During the call, Mr. Trump and his team won an agreement from the Kazakh leader to give a little-known American company access to one of the world’s largest untapped reserves of tungsten, a metal that the United States desperately needs for the production of missile warheads, fighter jets, computer chips and other critical goods.
Ahead of the deal, the Trump administration approved preliminary applications for as much as $1.6 billion in federal financing for the American company, now called Kaz Resources, which plans to break ground on the project in rural Kazakhstan.
It was not only Mr. Trump and Mr. Lutnick who saw an opportunity.
Their sons were soon doing business with partners in a deal that their fathers were negotiating, continuing a pattern of self-enrichment in the second Trump administration that has few precedents in American history.

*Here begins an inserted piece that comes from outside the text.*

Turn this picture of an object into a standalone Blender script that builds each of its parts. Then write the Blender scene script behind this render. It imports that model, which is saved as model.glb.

Weeks after the deal was sealed, a firm called Dominari Securities teamed up with partners to take a 20 percent stake in “a corporate entity related to the Kazakhstan project,” according to the Times. Incidentally, Dominari Securities is “housed at Trump Tower in New York and partly owned by the president’s two eldest sons.” Also incidentally, “Cantor Fitzgerald, an investment company controlled by Mr. Lutnick’s family and overseen by his sons Brandon and Kyle Lutnick, helped one of the lead investors working with Dominari on the Kazakh deal raise $210 million in new capital for a related entity.” The Kazakh deal was officially signed November 6, mere days after the investment from Don, Eric, and their partners.

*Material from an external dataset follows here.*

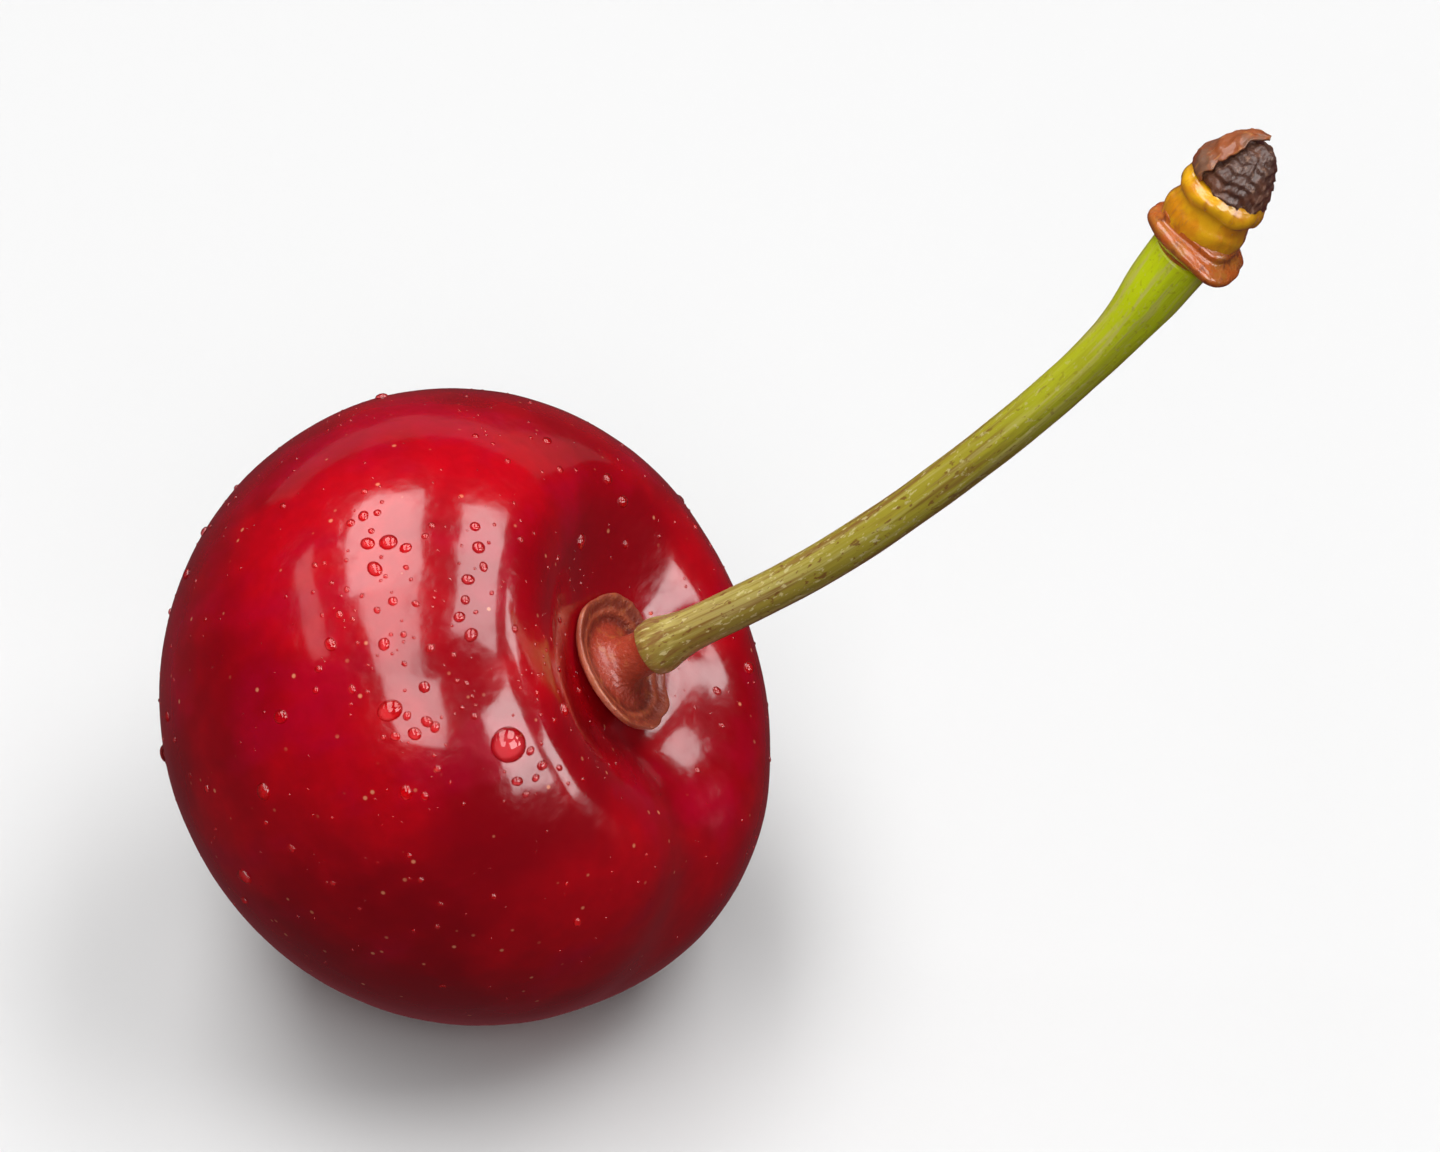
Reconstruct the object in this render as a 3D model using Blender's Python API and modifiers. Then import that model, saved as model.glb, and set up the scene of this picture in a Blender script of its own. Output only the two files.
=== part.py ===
"""A ripe sweet cherry on its stalk, lying on a flat surface.

The origin is on the surface, at the middle of the small flat where the fruit
rests. +Z is up and +X is the side that the stalk leans to. Units are metres.
"""
import math

import bmesh
import bpy
from mathutils import Matrix, Vector

# ---- driving dimensions ----

MM = 0.001
GAP = 0.2 * MM                      # kept between neighbouring pieces

# Fruit
FRUIT_RADIUS = 14.2 * MM            # at the equator
STEM_HEIGHT = 12.8 * MM             # centre to where the stem end would be with no cavity
APEX_HEIGHT = 13.2 * MM             # centre to the far end
FRUIT_CENTRE = Vector((-0.35, 0.15, 13.80)) * MM
STEM_AXIS = Vector((0.770, -0.259, 0.583))
SUTURE_SIDE = Vector((0.342, -0.604, -0.720))
CAVITY_DEPTH = 4.75 * MM            # below the plain ellipsoid
CAVITY_SPREAD = 6.5 * MM
CAVITY_POWER = 2.8
CAVITY_OFFSET = 0.7 * MM            # towards the suture
SUTURE_DEPTH = 0.80 * MM
SUTURE_WIDTH = 2.6 * MM
SUTURE_SHARE = 0.16                 # of its depth, away from the stem end
BACK_DEPTH = 0.35 * MM              # the shallower valley opposite the suture
BACK_WIDTH = 3.4 * MM
APEX_DIMPLE = 0.35 * MM
APEX_SPREAD = 2.4 * MM
# Broad swellings and flats of the skin: world direction, height, spread in radians
CHEEKS = (
    (Vector((0.77, -0.41, -0.49)), 0.55 * MM, 0.60),
    (Vector((0.82, 0.37, 0.44)), -0.25 * MM, 0.55),
    (Vector((-0.50, -0.45, 0.74)), 0.20 * MM, 0.70),
    (Vector((-0.24, 0.08, -0.97)), 0.30 * MM, 0.36),
)
FRUIT_SEGMENTS = 56
FRUIT_RINGS = 36

# Stalk: its route from the collar's neck to the knob, from the fruit's centre
STALK_ROUTE = [
    Vector(point) * MM
    for point in (
        (8.10, -2.74, 5.60),
        (15.70, -3.87, 11.57),
        (22.03, -4.36, 17.67),
        (27.39, -4.36, 23.74),
        (30.70, -3.98, 28.54),
    )
]
STALK_RADIUS = 0.93 * MM
STALK_FOOT_RADIUS = 1.28 * MM       # the lip where it leaves the collar
STALK_END_RADIUS = 1.45 * MM        # where it swells into the knob
STALK_LIP_SPREAD = 0.035            # of the stalk's length
STALK_SWELL_START = 0.62            # of the stalk's length
STALK_RINGS = 30
STALK_RING_CROWDING = 1.35          # above 1, the rings crowd towards the foot
KNOB_AXIS = Vector((0.473, 0.112, 0.874))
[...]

In a deeply shocking twist, this was not a one-off: Per the Times, “one or both families have financial ties to at least 14 companies that are actively working with the federal government on critical mining deals, including the Kazakhstan project, according to federal filings.” Plus, “all 14 of these companies have either benefited directly from offers of financial assistance from the Trump administration, or have pending permit applications before the Commerce Department.” In total, the Trump administration has reportedly granted or is weighing granting more than $8.9 billion in federal funding to these companies.
In a statement, a spokesman for the White House insisted that “the only special interest guiding the Trump administration’s decision-making is the best interest of the American people. Securing and reshoring America’s critical supply chains has been a top priority for President Trump, and Secretary Lutnick along with the rest of the administration continue to take historic action to safeguard America’s national and economic security.” A spokesman for Cantor Fitzgerald told the Times the firm’s executives were not part of discussions concerning government funding for its clients in the mining industry, adding, “Cantor is a natural partner for companies raising capital to meet the growing demand for critical minerals.”

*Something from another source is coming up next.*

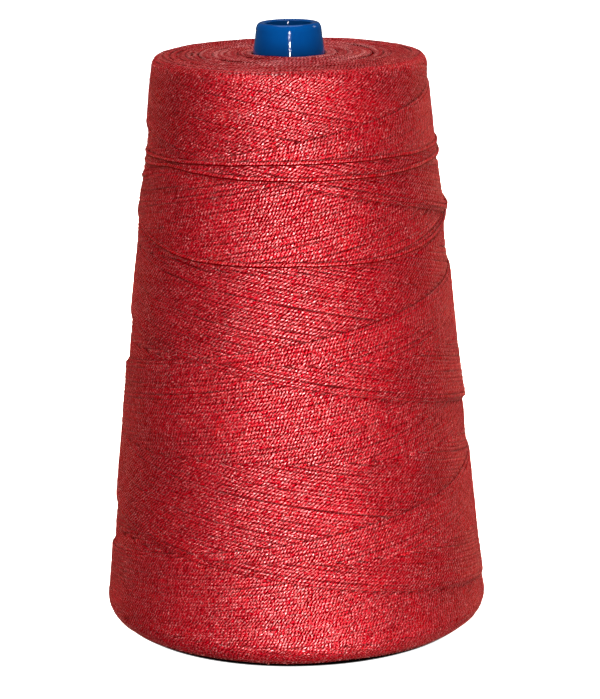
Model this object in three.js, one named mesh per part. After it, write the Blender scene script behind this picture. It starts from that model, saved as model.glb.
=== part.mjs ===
// A cone of sewing twine: red twine cross-wound, layer over layer, on a tapered blue plastic core.
// Millimetres, +Z up. The origin is on the axis at the core's foot, and the front faces -Y.
import * as THREE from 'three';

const columns = 60; // facets around the axis, the same for both pieces so that their facets stay parallel
const fullTurn = 2 * Math.PI;

// The core: a thin tapered tube, open at both ends, with a thicker rounded nose.
const totalHeight = 230;
const coreFootRadius = 36.2;
const coreTaper = 0.1042; // radius lost for each millimetre of height, half the angle of a 5 deg 57 min cone
const coreWall = 2;
const footRimWidth = 2.2; // the flat ring that the cone stands on
const footRounding = 0.8;
const noseStepHeight = 221.5; // a faint step in the nose, just above the twine
const noseStepDepth = 0.35;
const lipHeight = 3;
const mouthRadius = 8.6;
const mouthDepth = 12;
const mouthFlare = 9; // height over which the mouth widens to the thin wall below it

// The twine: the wound form, with rounded shoulders and the steps between its lays.
const twineFoot = 2;
const twineTop = 218.6;
const twineFootRadius = 73.6; // the straight flank, carried down to the twine's foot
const twineTopRadius = 50.8; // and up to its top
const footShoulder = 8;
const topShoulder = 4.4;
const faceDish = 1.2; // how far the end faces sink towards the core
const coreClearance = 0.3;
const rowSpacing = 5.6; // of the rows of facets up the flank
const shoulderRows = 4;

// The winding: strands that rise to the right cross strands that fall to the right.
const turnRise = 72.2; // height that a strand gains in one turn
const risingSeam = 120.4; // height at the front of the newest rising strand
const fallingSeam = 106.8; // height at the front of the newest falling strand
const layThickness = 1.1;
const seamSoftness = 0.07; // share of a turn's rise over which a seam steps down

// Where one lay laps over the next, its lower edge stands proud. Heights are at the front, lift is
// how much higher the edge runs at the two sides, and body is how far up the bulge reaches.
const ridges = [
  { name: 'foot', height: 41.7, lift: 0, proud: 0.4, body: 10 },
  { name: 'lower', height: 77.3, lift: 2, proud: 0.9, body: 12 },
  { name: 'middle', height: 113.9, lift: 0, proud: 0.5, body: 10 },
  { name: 'upper', height: 148.5, lift: 8, proud: 1.7, body: 13 },
  { name: 'shoulder', height: 180.5, lift: 0, proud: 1.1, body: 5 },
];
const ridgeDrop = 2.4; // height over which a ridge's edge falls back to the lay below it

const coreMaterial = new THREE.MeshStandardMaterial({ color: 0x0a48a0, roughness: 0.25, metalness: 0 });
const twineMaterial = new THREE.MeshStandardMaterial({ color: 0xb3202e, roughness: 0.85, metalness: 0 });

function coreRadius(height) {
  return coreFootRadius - coreTaper * height;
}

function flankRadius(height) {
  const share = (height - twineFoot) / (twineTop - twineFoot);
  return THREE.MathUtils.lerp(twineFootRadius, twineTopRadius, share);
}

// Points on an arc of an ellipse, from one angle to another, both ends included.
function arcPoints(centre, halfWidth, halfHeight, fromAngle, toAngle, steps) {
  const points = [];
  for (let step = 0; step <= steps; step += 1) {
    const angle = THREE.MathUtils.lerp(fromAngle, toAngle, step / steps);
    const across = centre.x + halfWidth * Math.cos(angle);
    const up = centre.y + halfHeight * Math.sin(angle);
    points.push(new THREE.Vector2(across, up));
  }
  return points;
}

// A closed outline turned about the axis and stood upright, with its first column at the front.
function turned(outline) {
  const closed = [...outline, outline[0].clone()];
  const geometry = new THREE.LatheGeometry(closed, columns);
  geometry.rotateX(Math.PI / 2);
  return geometry;
}

function makeCore() {
  const footEdge = arcPoints(
    new THREE.Vector2(coreFootRadius - footRounding, footRounding),
    footRounding, footRounding, -Math.PI / 2, 0, 3,
  );
  const noseRadius = coreRadius(totalHeight - lipHeight) - noseStepDepth;
  const lipCentre = new THREE.Vector2((noseRadius + mouthRadius) / 2, totalHeight - lipHeight);
  const lip = arcPoints(lipCentre, (noseRadius - mouthRadius) / 2, lipHeight, 0, Math.PI, 8);
  const mouthFoot = totalHeight - mouthDepth;
  const flareFoot = mouthFoot - mouthFlare;
  const outline = [
    new THREE.Vector2(coreFootRadius - footRimWidth, 0),
    ...footEdge,
    new THREE.Vector2(coreRadius(noseStepHeight), noseStepHeight),
    new THREE.Vector2(coreRadius(noseStepHeight) - noseStepDepth, noseStepHeight + noseStepDepth),
    ...lip,
    new THREE.Vector2(mouthRadius, mouthFoot),
    new THREE.Vector2(coreRadius(flareFoot) - coreWall, flareFoot),
  ];
  return turned(outline);
}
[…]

Dominari did not respond to the Times’ request for comment. Eric Trump and Donald Trump Jr. — who’ve also done quite well for themselves through various crypto ventures since their dad returned to the White House — said in statements to the paper that they were not involved in the nitty-gritty of the deal. Eric said he “has always been a passive investor with absolutely no management role.” Paul Mann, a British investor who partnered with Dominari, said that “when you look at it, take a step back here, there’s no conflict of interest here.”
Strangely, not everyone sees it that way. Some officials in the Trump administration told the Times “they were disappointed to see the links between the Lutnick and Trump families and the projects the government has proposed to help finance.” During a speech over the weekend, Georgia Senator Jon Ossoff — who is up for reelection in November and may or may not be running for president in 2028 — laid into the Javanka private island deal and then told the crowd, “Your tax dollars are backing a Trump family tungsten mine in Kazakhstan. They are literally the elites they pretend to hate. The same folks who tried so hard to cover up the Epstein files. And listen, here’s the bottom line: if you’re involved in any of this, next year, you’ll be raising your right hand and swearing to tell the truth, the whole truth, and nothing but the truth, so help you God, in front of the United States Congress.”
None of the Trump (or Lutnick children) appear to have commented on Ossoff’s invite.